# WHAT TO DO
Only the number is wanted: how many lines contain the string "bodies"?

# RECORDS
+ + +

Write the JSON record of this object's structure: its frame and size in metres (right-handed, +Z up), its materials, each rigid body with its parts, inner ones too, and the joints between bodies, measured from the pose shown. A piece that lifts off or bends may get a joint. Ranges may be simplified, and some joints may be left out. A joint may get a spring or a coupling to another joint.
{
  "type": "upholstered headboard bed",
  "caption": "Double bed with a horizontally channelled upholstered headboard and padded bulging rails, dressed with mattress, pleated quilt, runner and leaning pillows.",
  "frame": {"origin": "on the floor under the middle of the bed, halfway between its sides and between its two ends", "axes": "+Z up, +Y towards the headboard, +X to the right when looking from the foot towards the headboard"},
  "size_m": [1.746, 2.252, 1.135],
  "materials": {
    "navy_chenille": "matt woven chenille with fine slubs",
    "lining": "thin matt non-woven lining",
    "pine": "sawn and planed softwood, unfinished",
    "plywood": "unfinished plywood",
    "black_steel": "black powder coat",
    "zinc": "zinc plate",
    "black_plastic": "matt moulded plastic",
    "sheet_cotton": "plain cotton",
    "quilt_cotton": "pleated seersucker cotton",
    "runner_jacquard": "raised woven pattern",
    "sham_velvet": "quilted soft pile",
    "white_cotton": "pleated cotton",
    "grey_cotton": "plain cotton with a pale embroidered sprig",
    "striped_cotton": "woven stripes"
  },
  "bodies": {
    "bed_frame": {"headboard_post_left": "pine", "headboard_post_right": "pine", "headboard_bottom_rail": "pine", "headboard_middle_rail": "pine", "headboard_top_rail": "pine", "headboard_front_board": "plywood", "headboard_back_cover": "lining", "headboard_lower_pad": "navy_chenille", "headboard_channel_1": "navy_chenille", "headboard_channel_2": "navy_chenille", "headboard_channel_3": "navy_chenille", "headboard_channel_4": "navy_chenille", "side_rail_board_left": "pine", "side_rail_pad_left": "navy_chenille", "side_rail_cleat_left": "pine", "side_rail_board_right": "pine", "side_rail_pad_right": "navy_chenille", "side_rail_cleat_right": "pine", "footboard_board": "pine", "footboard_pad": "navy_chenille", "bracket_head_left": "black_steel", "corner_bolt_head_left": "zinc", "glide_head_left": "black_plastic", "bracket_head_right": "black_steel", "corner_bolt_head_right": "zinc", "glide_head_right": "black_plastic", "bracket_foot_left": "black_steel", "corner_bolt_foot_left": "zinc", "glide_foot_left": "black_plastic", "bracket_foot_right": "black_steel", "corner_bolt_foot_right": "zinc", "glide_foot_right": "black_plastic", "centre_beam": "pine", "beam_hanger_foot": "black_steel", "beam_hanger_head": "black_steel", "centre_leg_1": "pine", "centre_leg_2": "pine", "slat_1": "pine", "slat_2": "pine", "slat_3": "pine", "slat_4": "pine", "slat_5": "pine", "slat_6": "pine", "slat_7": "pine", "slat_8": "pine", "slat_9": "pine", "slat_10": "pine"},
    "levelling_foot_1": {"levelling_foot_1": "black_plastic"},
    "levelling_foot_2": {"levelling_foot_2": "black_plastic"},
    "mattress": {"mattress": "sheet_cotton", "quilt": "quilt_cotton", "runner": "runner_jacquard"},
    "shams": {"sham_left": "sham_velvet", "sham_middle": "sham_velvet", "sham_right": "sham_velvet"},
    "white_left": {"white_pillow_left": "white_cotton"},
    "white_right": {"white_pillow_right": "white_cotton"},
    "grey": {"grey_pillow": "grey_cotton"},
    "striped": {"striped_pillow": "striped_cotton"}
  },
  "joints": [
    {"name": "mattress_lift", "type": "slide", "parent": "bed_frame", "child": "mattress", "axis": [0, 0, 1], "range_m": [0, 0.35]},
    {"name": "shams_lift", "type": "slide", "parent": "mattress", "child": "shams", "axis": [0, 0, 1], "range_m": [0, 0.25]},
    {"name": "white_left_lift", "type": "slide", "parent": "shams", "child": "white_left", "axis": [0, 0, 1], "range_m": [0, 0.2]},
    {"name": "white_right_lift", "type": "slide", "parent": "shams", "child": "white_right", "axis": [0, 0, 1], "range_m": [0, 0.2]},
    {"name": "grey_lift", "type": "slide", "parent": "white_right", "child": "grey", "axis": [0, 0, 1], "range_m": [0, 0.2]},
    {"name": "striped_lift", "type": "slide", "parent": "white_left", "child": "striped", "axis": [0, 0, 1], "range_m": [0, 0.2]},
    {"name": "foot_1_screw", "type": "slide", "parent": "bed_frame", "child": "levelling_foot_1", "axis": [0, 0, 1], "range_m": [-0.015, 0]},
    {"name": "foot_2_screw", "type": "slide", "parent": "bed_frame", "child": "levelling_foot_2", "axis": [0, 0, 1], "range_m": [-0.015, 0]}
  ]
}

+ + +

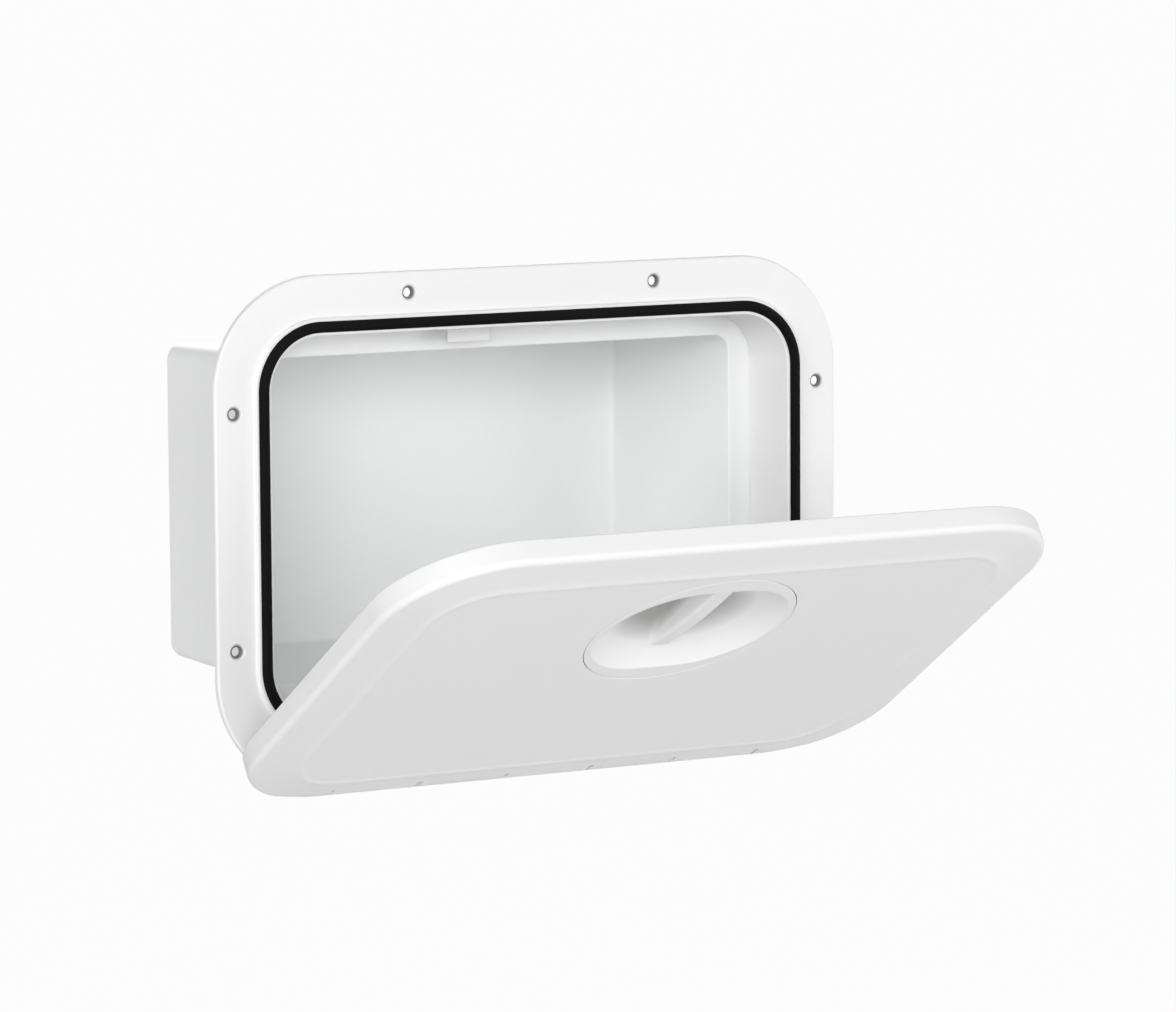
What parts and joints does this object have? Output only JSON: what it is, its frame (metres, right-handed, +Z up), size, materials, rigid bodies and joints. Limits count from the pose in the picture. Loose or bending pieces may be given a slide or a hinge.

+ + +

# EXERCISE SOLUTION
3